--- BRIEF ---
Below is a block of data; give all of it again word for word.

--- PROVIDED MATERIAL ---

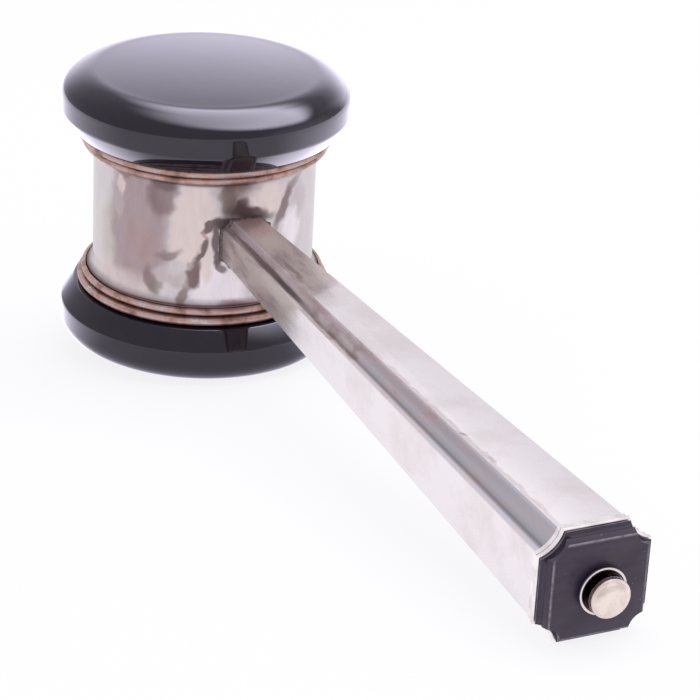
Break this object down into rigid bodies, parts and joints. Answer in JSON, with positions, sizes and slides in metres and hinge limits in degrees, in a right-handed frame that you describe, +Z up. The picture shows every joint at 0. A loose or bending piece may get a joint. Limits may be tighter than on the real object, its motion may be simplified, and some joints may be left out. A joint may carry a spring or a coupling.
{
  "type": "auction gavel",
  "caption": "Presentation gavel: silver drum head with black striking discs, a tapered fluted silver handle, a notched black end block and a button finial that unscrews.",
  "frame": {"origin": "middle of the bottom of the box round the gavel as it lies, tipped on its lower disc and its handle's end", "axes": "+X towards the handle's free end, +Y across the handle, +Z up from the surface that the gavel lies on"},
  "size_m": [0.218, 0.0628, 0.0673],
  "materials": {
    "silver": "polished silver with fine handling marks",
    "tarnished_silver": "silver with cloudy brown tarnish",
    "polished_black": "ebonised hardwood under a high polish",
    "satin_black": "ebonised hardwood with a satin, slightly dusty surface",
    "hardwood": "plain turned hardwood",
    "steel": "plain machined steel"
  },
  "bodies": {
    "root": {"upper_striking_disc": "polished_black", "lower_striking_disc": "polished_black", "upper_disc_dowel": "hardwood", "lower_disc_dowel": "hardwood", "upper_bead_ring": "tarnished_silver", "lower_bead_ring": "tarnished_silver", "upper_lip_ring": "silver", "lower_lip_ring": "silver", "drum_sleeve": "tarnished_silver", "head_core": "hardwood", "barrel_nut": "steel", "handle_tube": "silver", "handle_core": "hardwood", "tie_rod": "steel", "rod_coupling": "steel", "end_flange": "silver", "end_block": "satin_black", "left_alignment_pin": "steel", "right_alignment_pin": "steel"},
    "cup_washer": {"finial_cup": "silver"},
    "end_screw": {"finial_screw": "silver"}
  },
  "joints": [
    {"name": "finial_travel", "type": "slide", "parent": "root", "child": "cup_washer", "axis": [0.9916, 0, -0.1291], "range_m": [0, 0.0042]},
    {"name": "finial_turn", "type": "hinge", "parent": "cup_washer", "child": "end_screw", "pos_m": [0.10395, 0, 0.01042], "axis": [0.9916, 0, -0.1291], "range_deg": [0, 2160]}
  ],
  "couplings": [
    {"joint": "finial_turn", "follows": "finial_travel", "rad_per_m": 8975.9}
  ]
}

--- TASK RESULT ---
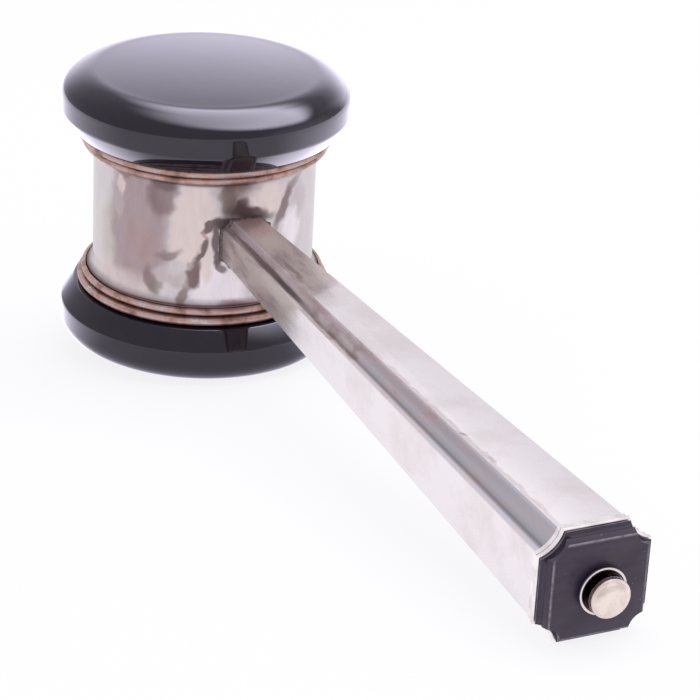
Break this object down into rigid bodies, parts and joints. Answer in JSON, with positions, sizes and slides in metres and hinge limits in degrees, in a right-handed frame that you describe, +Z up. The picture shows every joint at 0. A loose or bending piece may get a joint. Limits may be tighter than on the real object, its motion may be simplified, and some joints may be left out. A joint may carry a spring or a coupling.
{
  "type": "auction gavel",
  "caption": "Presentation gavel: silver drum head with black striking discs, a tapered fluted silver handle, a notched black end block and a button finial that unscrews.",
  "frame": {"origin": "middle of the bottom of the box round the gavel as it lies, tipped on its lower disc and its handle's end", "axes": "+X towards the handle's free end, +Y across the handle, +Z up from the surface that the gavel lies on"},
  "size_m": [0.218, 0.0628, 0.0673],
  "materials": {
    "silver": "polished silver with fine handling marks",
    "tarnished_silver": "silver with cloudy brown tarnish",
    "polished_black": "ebonised hardwood under a high polish",
    "satin_black": "ebonised hardwood with a satin, slightly dusty surface",
    "hardwood": "plain turned hardwood",
    "steel": "plain machined steel"
  },
  "bodies": {
    "root": {"upper_striking_disc": "polished_black", "lower_striking_disc": "polished_black", "upper_disc_dowel": "hardwood", "lower_disc_dowel": "hardwood", "upper_bead_ring": "tarnished_silver", "lower_bead_ring": "tarnished_silver", "upper_lip_ring": "silver", "lower_lip_ring": "silver", "drum_sleeve": "tarnished_silver", "head_core": "hardwood", "barrel_nut": "steel", "handle_tube": "silver", "handle_core": "hardwood", "tie_rod": "steel", "rod_coupling": "steel", "end_flange": "silver", "end_block": "satin_black", "left_alignment_pin": "steel", "right_alignment_pin": "steel"},
    "cup_washer": {"finial_cup": "silver"},
    "end_screw": {"finial_screw": "silver"}
  },
  "joints": [
    {"name": "finial_travel", "type": "slide", "parent": "root", "child": "cup_washer", "axis": [0.9916, 0, -0.1291], "range_m": [0, 0.0042]},
    {"name": "finial_turn", "type": "hinge", "parent": "cup_washer", "child": "end_screw", "pos_m": [0.10395, 0, 0.01042], "axis": [0.9916, 0, -0.1291], "range_deg": [0, 2160]}
  ],
  "couplings": [
    {"joint": "finial_turn", "follows": "finial_travel", "rad_per_m": 8975.9}
  ]
}